And then I watched Anderson Cooper interview Miriam Bell, a postal worker who’s president of the American Postal Workers Union Charlotte Area Local, 375.
It was not reassuring.
After he played her a mashup of DeJoy promising senators that mailed ballots would be counted on time, she questioned the postmaster general’s assurances about letter sorting machines that have been removed from postal facilities dealing with fewer letters:
Cooper: Does what you heard from postmaster general square with what you have been seeing on the ground?
Bell: Absolutely not. Absolutely not.
Cooper: Explain that.
Bell: Here in Charlotte alone we have had seven mail processing machines removed. These are typically called delivery bar code sorters and we have had one flat sorter machine. These removals began around July 1 and they have continued even up until day before yesterday.
And the machines were on a scheduled timeline to continually remove them. We have had emails provided to us that substantiate these issues. These machines, the flat sorter machines process about 21,000 pieces of mail per hour. The delivery bar code sorter machines process up to 39,000 pieces of mail per hour.
Cooper: Let me ask you here, because the postmaster general was asked about these machines and I just want to play what he said.
Sen. Gary Peters: Will you be bringing back any mail sorting machines that have been removed since you have become postmaster general? Any of those come back?
DeJoy: No intention to do that. They’re not needed, sir.
Peters: You will not bring back any processors?
DeJoy: They’re not needed, sir.
Cooper: I assume removing them was the argument given is that it was obsolete, not necessary.
Bell: Oh no, absolutely not. These machines, if you consider just one of these delivery bar code sorter machines, it processes up to 39,000 pieces of mail per hour. If you average only a 16-hour processing day, and mind you, these plants run 24/7/365, but if you take those 39 pieces of mail per hour is 624,000 pieces of mail per day per machine. If you multiply that times seven days that is almost 4.5 million pieces of mail per week that cannot be processed. Per machine.
Cooper: So why — I mean, what was the reason for removing them?
Bell: We were not told. The union is supposed to be informed of things like removal of machines and jobs and et cetera. I have reached out to the local plant manager. I have received zero response. I have not gotten any type of notifications. We are looking at close to 50 jobs here.
About that ballot fraud allegation in New Jersey — You’re going to hear a lot more from Republicans, meanwhile, about this not-good development in New Jersey.
Four people, including the person who won the invalidated election, have been charged with trying to illegally collect absentee ballots, not to fake them, and to register people not qualified to vote. The men deny the charges. Every state has different rules about how mail-in ballots can be collected.

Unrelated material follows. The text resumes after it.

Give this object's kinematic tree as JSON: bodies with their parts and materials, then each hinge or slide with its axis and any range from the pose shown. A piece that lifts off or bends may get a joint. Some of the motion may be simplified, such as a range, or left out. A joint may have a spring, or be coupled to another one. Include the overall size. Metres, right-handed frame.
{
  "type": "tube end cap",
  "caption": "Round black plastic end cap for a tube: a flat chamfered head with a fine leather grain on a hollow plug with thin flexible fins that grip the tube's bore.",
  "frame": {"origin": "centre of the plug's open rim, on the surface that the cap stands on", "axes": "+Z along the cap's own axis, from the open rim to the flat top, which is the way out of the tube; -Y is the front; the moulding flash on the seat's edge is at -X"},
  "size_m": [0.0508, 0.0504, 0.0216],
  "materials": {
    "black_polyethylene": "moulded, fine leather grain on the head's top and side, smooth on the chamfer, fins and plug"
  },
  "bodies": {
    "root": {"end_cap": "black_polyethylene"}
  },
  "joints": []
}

The vast majority of invalidated ballots had mismatched signatures or were improperly filled out. And charges were brought, which some point to as a sign of a secure system. Regardless, this is a horrible development and it’s going to complicate the mail-in ballot conversation.
Table Of Contents
QAnon in two short, strange, crazy paragraphs
CNN’s Marshall Cohen keeps track of these things and here’s how he describes QAnon in short:
Followers of QAnon believe there is a “deep state” within the US government that is controlled by a cabal of Satan-worshipping pedophiles. According to the conspiracy, the cabal is largely run by Democratic politicians and liberal celebrities — and Trump is trying to take them down.
The movement has a violent underpinning: Followers of QAnon say they are preparing “digital soldiers” for an apocalyptic reckoning, when thousands of “deep state” pedophiles will be arrested and prosecuted at military courts at Guantanamo Bay. These trials will be followed by executions, they say.

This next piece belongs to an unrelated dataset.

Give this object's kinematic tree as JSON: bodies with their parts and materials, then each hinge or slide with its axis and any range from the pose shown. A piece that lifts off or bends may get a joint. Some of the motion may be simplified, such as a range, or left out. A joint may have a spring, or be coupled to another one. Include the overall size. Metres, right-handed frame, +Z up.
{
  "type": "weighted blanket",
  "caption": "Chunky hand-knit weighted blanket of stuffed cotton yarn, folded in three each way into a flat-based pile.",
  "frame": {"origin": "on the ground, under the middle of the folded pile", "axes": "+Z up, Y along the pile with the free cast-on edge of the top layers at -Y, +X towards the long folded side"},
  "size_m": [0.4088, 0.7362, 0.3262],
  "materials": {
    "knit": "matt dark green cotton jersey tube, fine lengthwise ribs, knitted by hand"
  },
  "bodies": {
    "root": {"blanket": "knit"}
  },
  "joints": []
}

29 years after the Soviet coup attempt
A coup that failed. In 1991, a coup attempt by Soviet hardliners failed to dislodge Mikhail Gorbachev.
It was a last gasp of the old Soviet structure and led to the creation of the current Russia. Defeating the coup required protests in the streets and soon-to-be President Boris Yeltsin.

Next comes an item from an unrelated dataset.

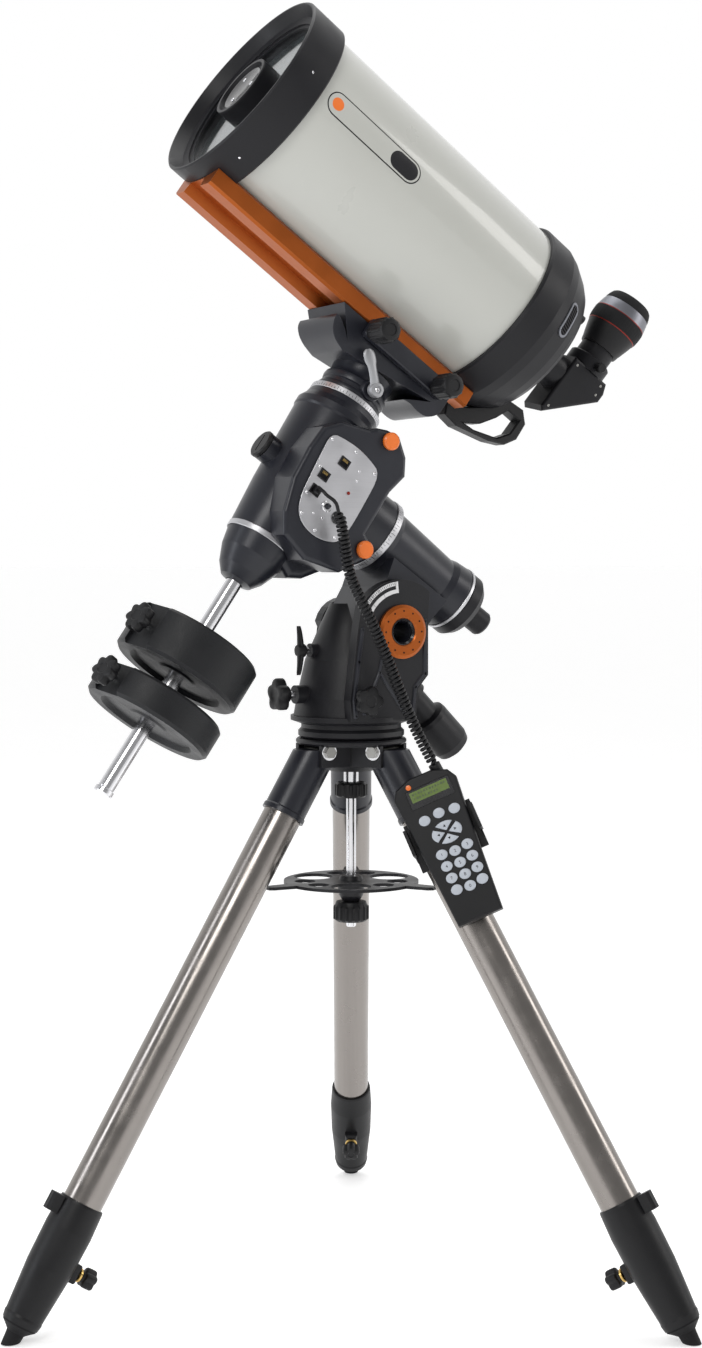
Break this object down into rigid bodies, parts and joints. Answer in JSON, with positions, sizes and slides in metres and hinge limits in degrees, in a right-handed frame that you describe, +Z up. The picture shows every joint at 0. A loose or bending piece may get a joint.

What came next. It’s worth considering today for two reasons. First, the use of the military in the streets to stop protests is something Trump has openly toyed with. It’s also worth considering the arc of Russia’s leadership since 1991. Trump likes to say he’ll stay in office past the two terms he’s allowed under the Constitution and it seems (doesn’t it?) like he’s only halfway joking. While the US has had five presidents since 1991, and could have a new one in January, Putin, who Trump admires and whose government continues to try to interfere in US elections, has been at or near the top of Russia’s government since 2000 and has now changed that country’s Constitution to be at the top for much longer.
It’s Trump’s clear admiration for leaders like Putin that has led Democrats — and Bernie Sanders — to warn that “authoritarianism has taken root” in the US, and for Barack Obama to issue the warning that Trump is willing to tear our democracy down to get reelected. America’s security is in a democracy where coup attempts seem unfathomable. And presidents come and go.